- TASK OBJECTIVE:
Reproduce the entire listing word for word.

- DATA LINES:
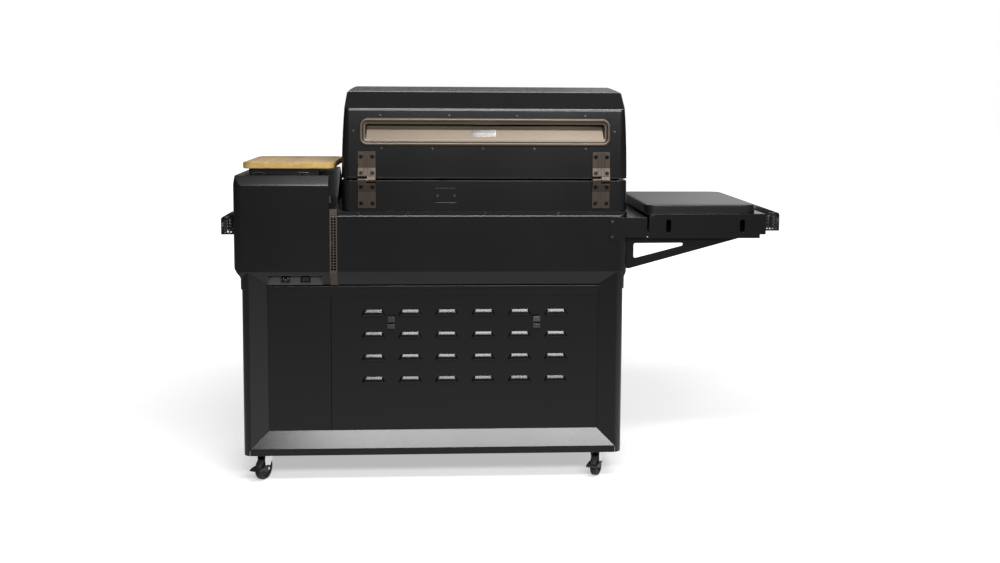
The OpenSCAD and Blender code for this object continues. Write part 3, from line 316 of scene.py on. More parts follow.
def refined(node, material, fold=0.0, edge=0.5 * MM, sheet=3.6 * MM, segments=3):
    """A CAD node's own shape with folds rounded by one radius and sheet edges by a smaller one."""
    sharp = math.radians(16.5)
    mesh = NODES[node].data.copy()
    bm = bmesh.new()
    bm.from_mesh(mesh)
    bmesh.ops.remove_doubles(bm, verts=bm.verts, dist=0.01 * MM)
    bmesh.ops.dissolve_limit(bm, angle_limit=math.radians(0.6), verts=bm.verts, edges=bm.edges)
    weight = bm.edges.layers.float.new("bevel_weight_edge")
    widest = max(fold, edge)
    for e in bm.edges:
        if len(e.link_faces) == 2 and e.calc_face_angle(0) > sharp:
            slim = any(thin_face(f, sheet) for f in e.link_faces)
            e[weight] = (edge if slim or fold == 0 else fold) / widest
    for face in bm.faces:
        face.smooth = True
    bm.to_mesh(mesh)
    bm.free()
    mesh.name = node + "_refined"
    obj = bpy.data.objects.new(node + "_refined", mesh)
    bpy.context.scene.collection.objects.link(obj)
    bevel = obj.modifiers.new("edges", "BEVEL")
    bevel.width = widest
    bevel.segments = segments
    bevel.limit_method = "WEIGHT"
    bevel.use_clamp_overlap = fold == 0
    flat_faces(obj)
    return settle(obj, node, material, node)


def second_material(obj, material, chosen):
    """Gives another material to the faces whose centre is chosen."""
    obj.data.materials.append(material)
    for face in obj.data.polygons:
        if chosen(face.center):
            face.material_index = 1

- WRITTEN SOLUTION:
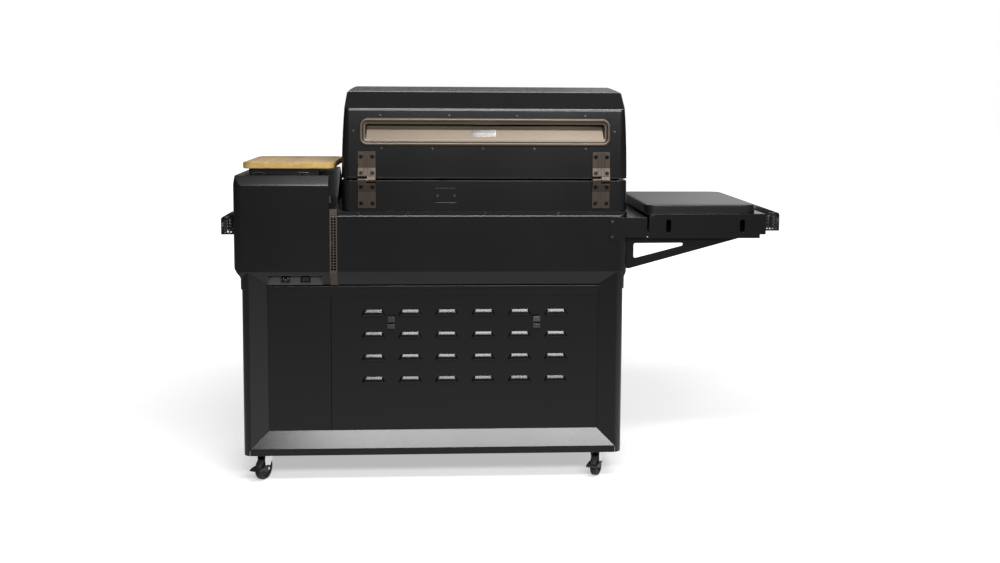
The OpenSCAD and Blender code for this object continues. Write part 3, from line 316 of scene.py on. More parts follow.
def refined(node, material, fold=0.0, edge=0.5 * MM, sheet=3.6 * MM, segments=3):
    """A CAD node's own shape with folds rounded by one radius and sheet edges by a smaller one."""
    sharp = math.radians(16.5)
    mesh = NODES[node].data.copy()
    bm = bmesh.new()
    bm.from_mesh(mesh)
    bmesh.ops.remove_doubles(bm, verts=bm.verts, dist=0.01 * MM)
    bmesh.ops.dissolve_limit(bm, angle_limit=math.radians(0.6), verts=bm.verts, edges=bm.edges)
    weight = bm.edges.layers.float.new("bevel_weight_edge")
    widest = max(fold, edge)
    for e in bm.edges:
        if len(e.link_faces) == 2 and e.calc_face_angle(0) > sharp:
            slim = any(thin_face(f, sheet) for f in e.link_faces)
            e[weight] = (edge if slim or fold == 0 else fold) / widest
    for face in bm.faces:
        face.smooth = True
    bm.to_mesh(mesh)
    bm.free()
    mesh.name = node + "_refined"
    obj = bpy.data.objects.new(node + "_refined", mesh)
    bpy.context.scene.collection.objects.link(obj)
    bevel = obj.modifiers.new("edges", "BEVEL")
    bevel.width = widest
    bevel.segments = segments
    bevel.limit_method = "WEIGHT"
    bevel.use_clamp_overlap = fold == 0
    flat_faces(obj)
    return settle(obj, node, material, node)


def second_material(obj, material, chosen):
    """Gives another material to the faces whose centre is chosen."""
    obj.data.materials.append(material)
    for face in obj.data.polygons:
        if chosen(face.center):
            face.material_index = 1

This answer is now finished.